* **THE TASK**
In the listing that follows, the range to quote begins at the line that has "bridge), lay), door_body)" and ends after the line that has "if empty is"; quote it verbatim and add nothing.

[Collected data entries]
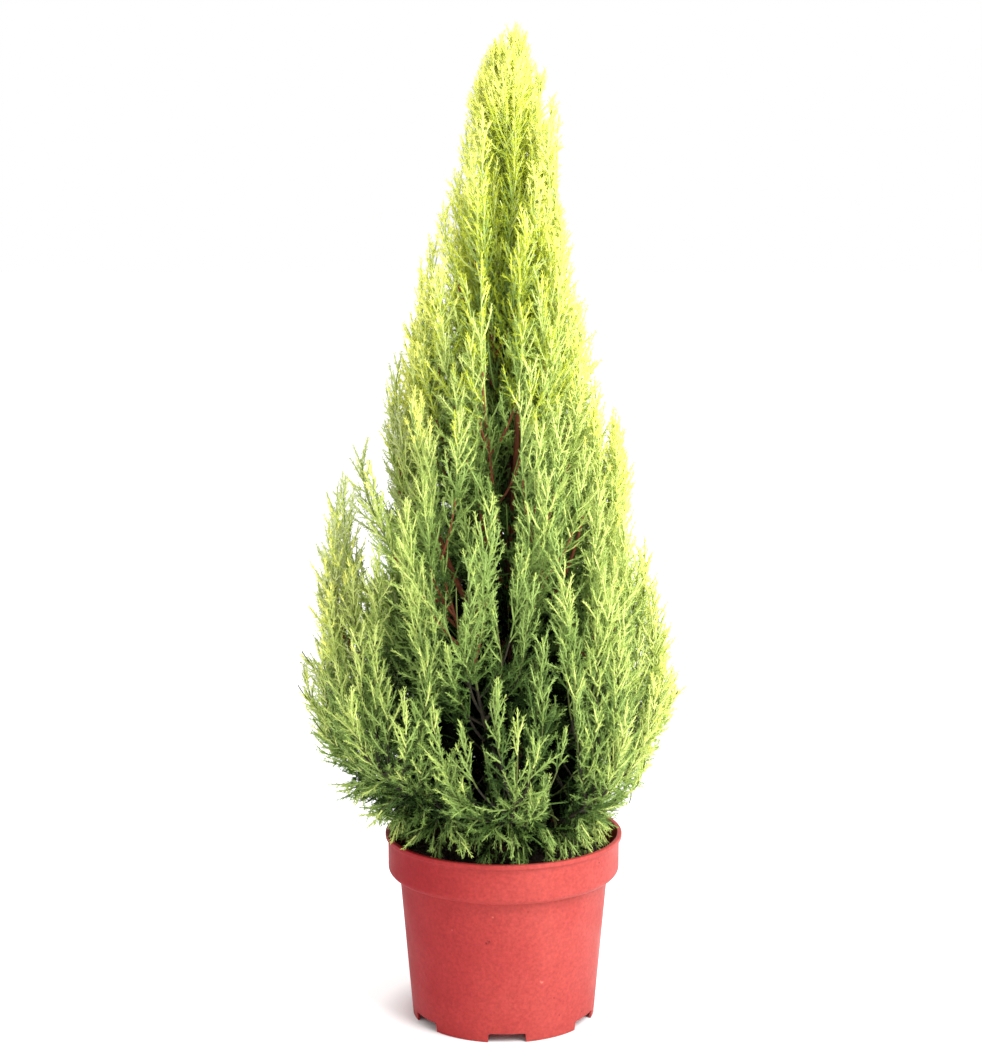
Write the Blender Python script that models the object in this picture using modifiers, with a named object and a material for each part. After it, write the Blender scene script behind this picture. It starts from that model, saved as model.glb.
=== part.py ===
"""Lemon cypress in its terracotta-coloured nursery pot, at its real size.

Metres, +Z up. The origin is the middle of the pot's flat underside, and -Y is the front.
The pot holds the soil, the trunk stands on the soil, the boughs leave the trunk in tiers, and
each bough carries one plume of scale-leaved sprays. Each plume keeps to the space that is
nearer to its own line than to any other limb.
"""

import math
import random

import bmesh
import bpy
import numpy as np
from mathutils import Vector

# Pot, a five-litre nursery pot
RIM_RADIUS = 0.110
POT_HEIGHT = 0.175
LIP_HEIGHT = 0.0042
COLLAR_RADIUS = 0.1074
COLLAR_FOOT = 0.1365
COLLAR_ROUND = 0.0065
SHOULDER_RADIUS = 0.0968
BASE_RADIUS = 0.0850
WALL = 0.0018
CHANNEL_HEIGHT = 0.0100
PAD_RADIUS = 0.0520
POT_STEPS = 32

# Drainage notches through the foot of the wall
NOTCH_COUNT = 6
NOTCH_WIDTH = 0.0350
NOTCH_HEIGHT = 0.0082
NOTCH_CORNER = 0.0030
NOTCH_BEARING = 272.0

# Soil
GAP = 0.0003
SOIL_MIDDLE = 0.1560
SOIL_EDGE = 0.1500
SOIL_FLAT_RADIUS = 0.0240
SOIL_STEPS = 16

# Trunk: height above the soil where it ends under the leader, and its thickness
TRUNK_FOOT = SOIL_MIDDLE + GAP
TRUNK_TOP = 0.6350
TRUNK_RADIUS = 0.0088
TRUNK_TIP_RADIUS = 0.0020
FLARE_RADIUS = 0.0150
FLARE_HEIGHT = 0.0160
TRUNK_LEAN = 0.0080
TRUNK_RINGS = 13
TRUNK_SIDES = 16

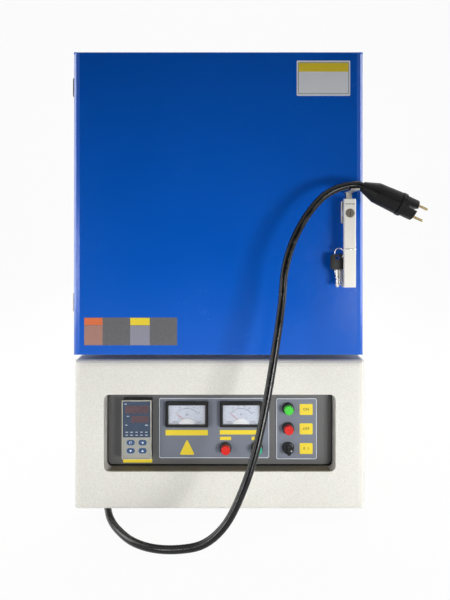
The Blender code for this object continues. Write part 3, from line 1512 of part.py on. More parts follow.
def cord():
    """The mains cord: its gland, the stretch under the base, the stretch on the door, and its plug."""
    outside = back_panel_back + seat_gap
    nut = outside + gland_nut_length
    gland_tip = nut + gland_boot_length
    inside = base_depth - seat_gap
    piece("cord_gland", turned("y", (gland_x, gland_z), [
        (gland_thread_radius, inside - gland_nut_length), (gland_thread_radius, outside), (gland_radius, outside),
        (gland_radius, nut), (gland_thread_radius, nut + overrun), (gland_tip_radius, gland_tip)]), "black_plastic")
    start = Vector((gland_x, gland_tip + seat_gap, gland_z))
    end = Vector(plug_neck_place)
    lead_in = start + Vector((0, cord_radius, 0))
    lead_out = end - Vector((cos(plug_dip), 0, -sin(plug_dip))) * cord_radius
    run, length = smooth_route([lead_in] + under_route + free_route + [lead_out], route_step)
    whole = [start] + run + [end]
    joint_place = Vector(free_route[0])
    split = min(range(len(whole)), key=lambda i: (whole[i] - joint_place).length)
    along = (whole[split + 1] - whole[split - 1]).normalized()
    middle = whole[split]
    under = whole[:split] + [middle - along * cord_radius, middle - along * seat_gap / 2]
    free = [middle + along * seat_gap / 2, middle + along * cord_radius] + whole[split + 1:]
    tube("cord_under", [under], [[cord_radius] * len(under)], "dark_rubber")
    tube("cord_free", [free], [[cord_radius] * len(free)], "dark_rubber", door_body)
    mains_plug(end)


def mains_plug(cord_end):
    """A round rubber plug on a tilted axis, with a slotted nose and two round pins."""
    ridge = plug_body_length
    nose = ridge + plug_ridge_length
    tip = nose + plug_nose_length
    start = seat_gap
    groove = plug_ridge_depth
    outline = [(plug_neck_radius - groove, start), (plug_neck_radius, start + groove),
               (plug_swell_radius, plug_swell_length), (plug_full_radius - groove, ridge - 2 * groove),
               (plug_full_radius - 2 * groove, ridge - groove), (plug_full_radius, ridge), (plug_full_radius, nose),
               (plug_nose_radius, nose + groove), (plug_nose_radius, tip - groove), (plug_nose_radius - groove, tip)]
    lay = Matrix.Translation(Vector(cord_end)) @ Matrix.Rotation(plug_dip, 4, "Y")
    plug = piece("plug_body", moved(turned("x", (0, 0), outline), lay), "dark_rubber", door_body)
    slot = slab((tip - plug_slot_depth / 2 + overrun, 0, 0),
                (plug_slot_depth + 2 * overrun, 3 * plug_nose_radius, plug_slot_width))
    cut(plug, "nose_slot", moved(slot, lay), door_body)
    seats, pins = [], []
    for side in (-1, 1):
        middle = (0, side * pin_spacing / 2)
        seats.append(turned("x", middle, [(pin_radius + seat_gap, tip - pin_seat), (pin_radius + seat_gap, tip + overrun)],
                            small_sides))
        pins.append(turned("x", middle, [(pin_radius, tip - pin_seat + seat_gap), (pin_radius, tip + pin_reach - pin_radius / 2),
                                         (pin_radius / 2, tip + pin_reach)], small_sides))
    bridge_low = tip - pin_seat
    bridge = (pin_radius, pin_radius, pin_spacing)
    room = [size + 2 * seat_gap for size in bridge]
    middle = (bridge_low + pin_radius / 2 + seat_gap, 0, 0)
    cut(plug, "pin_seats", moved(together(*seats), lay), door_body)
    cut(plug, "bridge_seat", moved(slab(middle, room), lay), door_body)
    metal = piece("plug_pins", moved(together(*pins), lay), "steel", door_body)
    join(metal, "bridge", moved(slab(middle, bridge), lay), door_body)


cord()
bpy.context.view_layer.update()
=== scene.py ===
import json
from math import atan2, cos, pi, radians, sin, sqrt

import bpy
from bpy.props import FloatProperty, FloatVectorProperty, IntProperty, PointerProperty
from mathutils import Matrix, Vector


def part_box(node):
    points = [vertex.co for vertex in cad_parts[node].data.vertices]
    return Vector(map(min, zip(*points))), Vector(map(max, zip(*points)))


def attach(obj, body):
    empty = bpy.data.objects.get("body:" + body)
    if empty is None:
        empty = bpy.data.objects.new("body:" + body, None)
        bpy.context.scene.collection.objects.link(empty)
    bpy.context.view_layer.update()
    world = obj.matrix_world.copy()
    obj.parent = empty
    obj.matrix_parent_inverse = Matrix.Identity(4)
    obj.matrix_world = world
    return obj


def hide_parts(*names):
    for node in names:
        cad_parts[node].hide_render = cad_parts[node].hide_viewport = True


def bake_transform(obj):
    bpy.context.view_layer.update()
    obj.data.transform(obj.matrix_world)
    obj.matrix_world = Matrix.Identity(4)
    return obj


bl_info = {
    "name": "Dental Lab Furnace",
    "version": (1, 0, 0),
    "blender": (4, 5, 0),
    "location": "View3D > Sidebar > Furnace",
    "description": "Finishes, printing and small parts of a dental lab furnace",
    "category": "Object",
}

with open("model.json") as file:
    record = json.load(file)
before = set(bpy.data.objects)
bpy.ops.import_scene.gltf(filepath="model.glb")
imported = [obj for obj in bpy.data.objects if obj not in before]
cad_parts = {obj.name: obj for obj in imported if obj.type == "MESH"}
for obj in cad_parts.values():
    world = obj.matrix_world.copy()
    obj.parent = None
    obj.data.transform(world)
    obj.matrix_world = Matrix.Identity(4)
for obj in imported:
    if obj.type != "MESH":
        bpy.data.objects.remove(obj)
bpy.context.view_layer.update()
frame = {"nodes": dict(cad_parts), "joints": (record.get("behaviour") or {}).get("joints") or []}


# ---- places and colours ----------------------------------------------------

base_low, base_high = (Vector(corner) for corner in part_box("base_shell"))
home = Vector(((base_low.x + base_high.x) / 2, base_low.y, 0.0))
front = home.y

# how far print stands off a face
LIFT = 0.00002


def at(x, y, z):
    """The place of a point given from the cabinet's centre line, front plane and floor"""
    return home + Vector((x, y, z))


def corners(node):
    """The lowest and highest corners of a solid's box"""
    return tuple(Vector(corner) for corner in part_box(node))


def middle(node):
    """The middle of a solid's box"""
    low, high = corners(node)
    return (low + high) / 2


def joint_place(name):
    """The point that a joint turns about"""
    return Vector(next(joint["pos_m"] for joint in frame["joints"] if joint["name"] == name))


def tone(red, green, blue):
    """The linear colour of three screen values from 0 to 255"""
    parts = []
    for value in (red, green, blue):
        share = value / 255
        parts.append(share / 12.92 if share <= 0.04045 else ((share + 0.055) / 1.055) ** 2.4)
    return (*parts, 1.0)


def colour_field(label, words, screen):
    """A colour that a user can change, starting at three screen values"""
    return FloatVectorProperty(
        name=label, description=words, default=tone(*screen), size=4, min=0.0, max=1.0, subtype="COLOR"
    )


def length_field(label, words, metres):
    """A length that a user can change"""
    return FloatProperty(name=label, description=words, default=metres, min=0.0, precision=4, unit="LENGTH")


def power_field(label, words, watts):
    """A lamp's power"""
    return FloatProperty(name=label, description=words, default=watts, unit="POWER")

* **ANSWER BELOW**
    join(metal, "bridge", moved(slab(middle, bridge), lay), door_body)


cord()
bpy.context.view_layer.update()
=== scene.py ===
import json
from math import atan2, cos, pi, radians, sin, sqrt

import bpy
from bpy.props import FloatProperty, FloatVectorProperty, IntProperty, PointerProperty
from mathutils import Matrix, Vector


def part_box(node):
    points = [vertex.co for vertex in cad_parts[node].data.vertices]
    return Vector(map(min, zip(*points))), Vector(map(max, zip(*points)))


def attach(obj, body):
    empty = bpy.data.objects.get("body:" + body)
    if empty is None:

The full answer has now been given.